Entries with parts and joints

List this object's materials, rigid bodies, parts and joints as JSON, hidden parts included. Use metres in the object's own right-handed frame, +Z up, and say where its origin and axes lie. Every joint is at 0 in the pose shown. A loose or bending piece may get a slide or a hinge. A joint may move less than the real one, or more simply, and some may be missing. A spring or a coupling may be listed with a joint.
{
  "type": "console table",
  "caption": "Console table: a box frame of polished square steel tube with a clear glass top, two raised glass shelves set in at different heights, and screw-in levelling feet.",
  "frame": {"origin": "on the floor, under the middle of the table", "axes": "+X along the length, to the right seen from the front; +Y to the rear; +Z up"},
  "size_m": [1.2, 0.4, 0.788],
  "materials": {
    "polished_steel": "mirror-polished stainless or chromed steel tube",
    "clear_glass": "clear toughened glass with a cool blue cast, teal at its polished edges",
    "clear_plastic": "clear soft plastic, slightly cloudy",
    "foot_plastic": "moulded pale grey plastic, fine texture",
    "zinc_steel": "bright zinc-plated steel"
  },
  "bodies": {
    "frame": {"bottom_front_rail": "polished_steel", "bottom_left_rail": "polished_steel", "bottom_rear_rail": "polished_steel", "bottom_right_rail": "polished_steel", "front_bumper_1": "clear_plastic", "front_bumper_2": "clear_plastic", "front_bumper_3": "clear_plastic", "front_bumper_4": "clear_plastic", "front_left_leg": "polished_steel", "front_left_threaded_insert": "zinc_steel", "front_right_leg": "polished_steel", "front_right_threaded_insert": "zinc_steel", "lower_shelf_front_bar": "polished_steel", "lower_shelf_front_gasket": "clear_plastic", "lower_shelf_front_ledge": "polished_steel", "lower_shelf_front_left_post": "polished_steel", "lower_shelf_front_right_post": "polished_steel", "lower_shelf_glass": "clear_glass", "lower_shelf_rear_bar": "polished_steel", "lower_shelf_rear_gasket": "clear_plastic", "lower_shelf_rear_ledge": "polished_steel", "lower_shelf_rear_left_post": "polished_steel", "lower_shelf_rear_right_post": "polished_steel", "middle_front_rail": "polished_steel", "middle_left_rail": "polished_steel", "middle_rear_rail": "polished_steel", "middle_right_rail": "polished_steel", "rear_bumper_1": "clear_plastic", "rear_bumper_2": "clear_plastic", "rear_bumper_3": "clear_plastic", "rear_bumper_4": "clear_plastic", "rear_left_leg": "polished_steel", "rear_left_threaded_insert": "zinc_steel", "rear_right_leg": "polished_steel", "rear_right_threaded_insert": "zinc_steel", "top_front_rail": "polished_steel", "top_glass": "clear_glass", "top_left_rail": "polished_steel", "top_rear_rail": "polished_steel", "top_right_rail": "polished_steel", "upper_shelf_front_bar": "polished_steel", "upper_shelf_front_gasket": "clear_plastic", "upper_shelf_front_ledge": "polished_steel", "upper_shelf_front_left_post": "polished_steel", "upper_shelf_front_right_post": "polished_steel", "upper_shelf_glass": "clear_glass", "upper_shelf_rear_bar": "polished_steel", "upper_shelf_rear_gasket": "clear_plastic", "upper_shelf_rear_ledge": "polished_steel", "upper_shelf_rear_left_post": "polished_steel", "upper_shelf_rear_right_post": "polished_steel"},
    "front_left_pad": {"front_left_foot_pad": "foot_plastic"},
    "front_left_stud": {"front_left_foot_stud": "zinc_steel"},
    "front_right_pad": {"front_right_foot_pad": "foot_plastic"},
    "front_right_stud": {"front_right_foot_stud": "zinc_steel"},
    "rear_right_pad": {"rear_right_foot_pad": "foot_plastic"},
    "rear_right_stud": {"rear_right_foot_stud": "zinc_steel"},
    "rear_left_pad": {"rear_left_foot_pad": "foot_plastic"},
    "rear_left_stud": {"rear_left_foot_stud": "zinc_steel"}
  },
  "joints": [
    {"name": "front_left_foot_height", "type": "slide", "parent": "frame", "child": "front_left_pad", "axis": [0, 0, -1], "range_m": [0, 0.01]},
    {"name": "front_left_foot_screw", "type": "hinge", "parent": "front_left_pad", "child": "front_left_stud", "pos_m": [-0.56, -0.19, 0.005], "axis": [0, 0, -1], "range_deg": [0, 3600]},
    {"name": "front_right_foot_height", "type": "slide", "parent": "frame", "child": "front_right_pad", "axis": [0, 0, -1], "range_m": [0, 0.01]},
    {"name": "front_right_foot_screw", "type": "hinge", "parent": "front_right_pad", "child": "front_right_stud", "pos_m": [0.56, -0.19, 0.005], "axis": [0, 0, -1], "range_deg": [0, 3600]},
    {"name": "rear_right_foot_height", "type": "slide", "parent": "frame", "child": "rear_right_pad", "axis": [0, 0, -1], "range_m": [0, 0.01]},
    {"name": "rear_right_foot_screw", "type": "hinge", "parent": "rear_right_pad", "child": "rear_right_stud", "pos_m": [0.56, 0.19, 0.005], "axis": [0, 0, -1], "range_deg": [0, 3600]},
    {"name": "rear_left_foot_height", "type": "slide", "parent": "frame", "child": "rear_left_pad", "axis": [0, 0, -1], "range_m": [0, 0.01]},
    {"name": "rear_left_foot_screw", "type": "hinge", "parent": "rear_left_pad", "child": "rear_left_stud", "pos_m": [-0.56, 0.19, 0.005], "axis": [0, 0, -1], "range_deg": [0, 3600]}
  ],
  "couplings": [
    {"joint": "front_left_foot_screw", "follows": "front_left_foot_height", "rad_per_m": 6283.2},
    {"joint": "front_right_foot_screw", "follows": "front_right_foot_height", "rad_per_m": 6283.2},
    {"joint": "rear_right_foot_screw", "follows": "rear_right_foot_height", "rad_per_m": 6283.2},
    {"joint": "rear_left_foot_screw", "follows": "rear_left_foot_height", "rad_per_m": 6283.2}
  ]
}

==

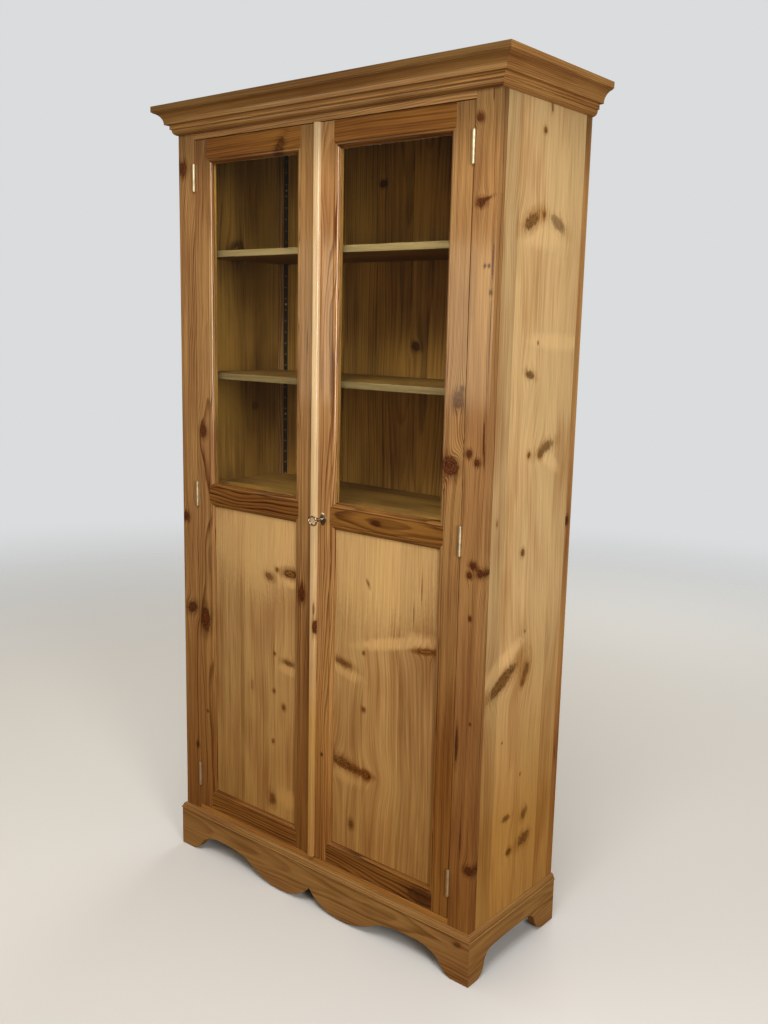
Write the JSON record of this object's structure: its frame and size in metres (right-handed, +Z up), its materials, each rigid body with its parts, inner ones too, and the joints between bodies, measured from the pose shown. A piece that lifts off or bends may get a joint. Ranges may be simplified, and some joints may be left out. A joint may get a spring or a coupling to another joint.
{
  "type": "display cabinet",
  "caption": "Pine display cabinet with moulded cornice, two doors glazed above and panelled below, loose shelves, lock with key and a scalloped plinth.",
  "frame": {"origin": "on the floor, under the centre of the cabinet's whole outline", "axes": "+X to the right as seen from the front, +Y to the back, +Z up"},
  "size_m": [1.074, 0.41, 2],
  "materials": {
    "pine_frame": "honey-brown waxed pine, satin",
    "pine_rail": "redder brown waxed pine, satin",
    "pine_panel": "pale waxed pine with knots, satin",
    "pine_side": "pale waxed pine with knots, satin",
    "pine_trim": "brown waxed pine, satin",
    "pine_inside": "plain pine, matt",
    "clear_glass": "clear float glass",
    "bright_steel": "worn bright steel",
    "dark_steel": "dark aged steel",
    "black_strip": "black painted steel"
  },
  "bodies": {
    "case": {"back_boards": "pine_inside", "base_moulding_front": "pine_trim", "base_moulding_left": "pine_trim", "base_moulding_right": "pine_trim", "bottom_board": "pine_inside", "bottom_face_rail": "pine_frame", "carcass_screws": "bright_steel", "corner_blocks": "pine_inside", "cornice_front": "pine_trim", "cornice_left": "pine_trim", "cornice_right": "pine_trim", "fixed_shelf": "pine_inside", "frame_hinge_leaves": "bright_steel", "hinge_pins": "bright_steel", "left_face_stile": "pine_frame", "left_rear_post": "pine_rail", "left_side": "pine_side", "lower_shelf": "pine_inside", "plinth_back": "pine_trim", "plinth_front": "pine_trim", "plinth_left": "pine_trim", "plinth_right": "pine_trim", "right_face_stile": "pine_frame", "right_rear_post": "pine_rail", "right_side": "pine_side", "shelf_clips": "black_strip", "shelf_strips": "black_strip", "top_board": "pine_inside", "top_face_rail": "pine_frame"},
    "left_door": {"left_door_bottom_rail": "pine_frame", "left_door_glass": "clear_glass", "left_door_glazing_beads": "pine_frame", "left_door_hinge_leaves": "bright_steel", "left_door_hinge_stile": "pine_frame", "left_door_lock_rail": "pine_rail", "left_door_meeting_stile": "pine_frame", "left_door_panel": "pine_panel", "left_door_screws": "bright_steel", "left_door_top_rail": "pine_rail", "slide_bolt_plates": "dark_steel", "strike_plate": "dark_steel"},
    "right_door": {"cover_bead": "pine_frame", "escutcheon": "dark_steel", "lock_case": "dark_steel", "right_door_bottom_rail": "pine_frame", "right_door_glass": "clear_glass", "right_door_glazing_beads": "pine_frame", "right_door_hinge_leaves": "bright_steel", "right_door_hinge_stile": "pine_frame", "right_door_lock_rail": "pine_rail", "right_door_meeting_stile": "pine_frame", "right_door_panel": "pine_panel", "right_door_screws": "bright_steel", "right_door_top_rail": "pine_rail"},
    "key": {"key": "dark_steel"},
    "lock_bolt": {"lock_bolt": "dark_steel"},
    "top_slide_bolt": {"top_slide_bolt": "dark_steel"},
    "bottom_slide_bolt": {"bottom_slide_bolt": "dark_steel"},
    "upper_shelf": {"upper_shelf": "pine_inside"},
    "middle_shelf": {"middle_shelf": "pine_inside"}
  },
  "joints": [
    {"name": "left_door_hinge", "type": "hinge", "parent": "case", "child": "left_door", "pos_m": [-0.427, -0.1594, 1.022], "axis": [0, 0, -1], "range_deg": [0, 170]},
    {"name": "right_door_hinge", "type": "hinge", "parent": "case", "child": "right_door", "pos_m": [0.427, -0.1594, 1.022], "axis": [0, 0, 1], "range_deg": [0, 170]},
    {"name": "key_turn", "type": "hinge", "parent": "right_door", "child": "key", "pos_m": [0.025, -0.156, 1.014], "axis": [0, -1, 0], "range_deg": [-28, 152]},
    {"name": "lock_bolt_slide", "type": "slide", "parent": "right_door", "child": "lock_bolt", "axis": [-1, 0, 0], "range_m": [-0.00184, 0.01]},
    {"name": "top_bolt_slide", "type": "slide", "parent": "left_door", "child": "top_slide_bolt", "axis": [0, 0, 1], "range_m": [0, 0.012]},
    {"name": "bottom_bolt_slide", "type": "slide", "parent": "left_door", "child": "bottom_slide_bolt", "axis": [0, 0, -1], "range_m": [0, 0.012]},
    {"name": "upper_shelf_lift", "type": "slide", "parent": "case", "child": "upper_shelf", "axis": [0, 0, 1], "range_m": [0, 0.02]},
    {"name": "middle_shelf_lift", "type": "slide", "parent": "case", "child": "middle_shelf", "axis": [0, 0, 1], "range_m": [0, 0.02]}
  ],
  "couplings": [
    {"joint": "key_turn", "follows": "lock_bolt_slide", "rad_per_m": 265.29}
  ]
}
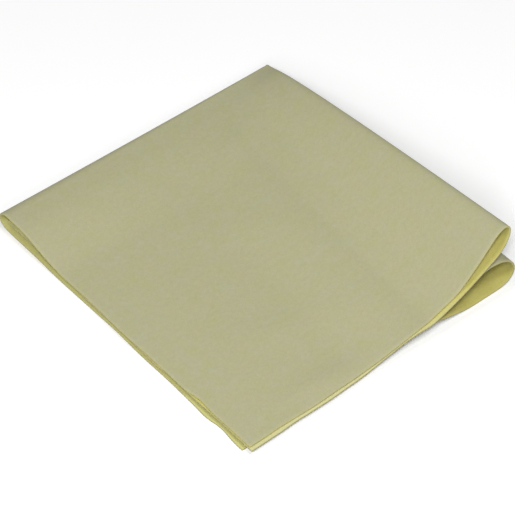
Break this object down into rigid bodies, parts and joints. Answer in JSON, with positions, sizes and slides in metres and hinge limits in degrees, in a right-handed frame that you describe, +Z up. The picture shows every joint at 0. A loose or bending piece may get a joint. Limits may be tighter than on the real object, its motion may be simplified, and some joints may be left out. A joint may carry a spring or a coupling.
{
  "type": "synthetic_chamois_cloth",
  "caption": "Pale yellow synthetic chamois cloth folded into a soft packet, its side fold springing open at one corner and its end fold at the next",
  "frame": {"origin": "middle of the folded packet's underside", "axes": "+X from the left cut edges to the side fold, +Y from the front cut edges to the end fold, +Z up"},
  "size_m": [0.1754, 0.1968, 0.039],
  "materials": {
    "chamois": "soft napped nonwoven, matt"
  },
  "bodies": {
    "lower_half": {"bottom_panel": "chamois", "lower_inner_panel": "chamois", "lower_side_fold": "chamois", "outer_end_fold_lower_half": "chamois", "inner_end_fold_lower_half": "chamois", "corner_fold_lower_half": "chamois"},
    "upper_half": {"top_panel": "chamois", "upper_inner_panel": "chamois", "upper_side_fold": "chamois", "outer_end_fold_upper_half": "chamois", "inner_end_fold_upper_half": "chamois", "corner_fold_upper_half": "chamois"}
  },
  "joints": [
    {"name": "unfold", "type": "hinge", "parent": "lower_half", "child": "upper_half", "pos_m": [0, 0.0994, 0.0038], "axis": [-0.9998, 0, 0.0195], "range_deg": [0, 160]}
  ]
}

WHAT IS EXPECTED:
Copy all the lines above that hold the string "into".

REPLY:
Break this object down into rigid bodies, parts and joints. Answer in JSON, with positions, sizes and slides in metres and hinge limits in degrees, in a right-handed frame that you describe, +Z up. The picture shows every joint at 0. A loose or bending piece may get a joint. Limits may be tighter than on the real object, its motion may be simplified, and some joints may be left out. A joint may carry a spring or a coupling.
  "caption": "Pale yellow synthetic chamois cloth folded into a soft packet, its side fold springing open at one corner and its end fold at the next",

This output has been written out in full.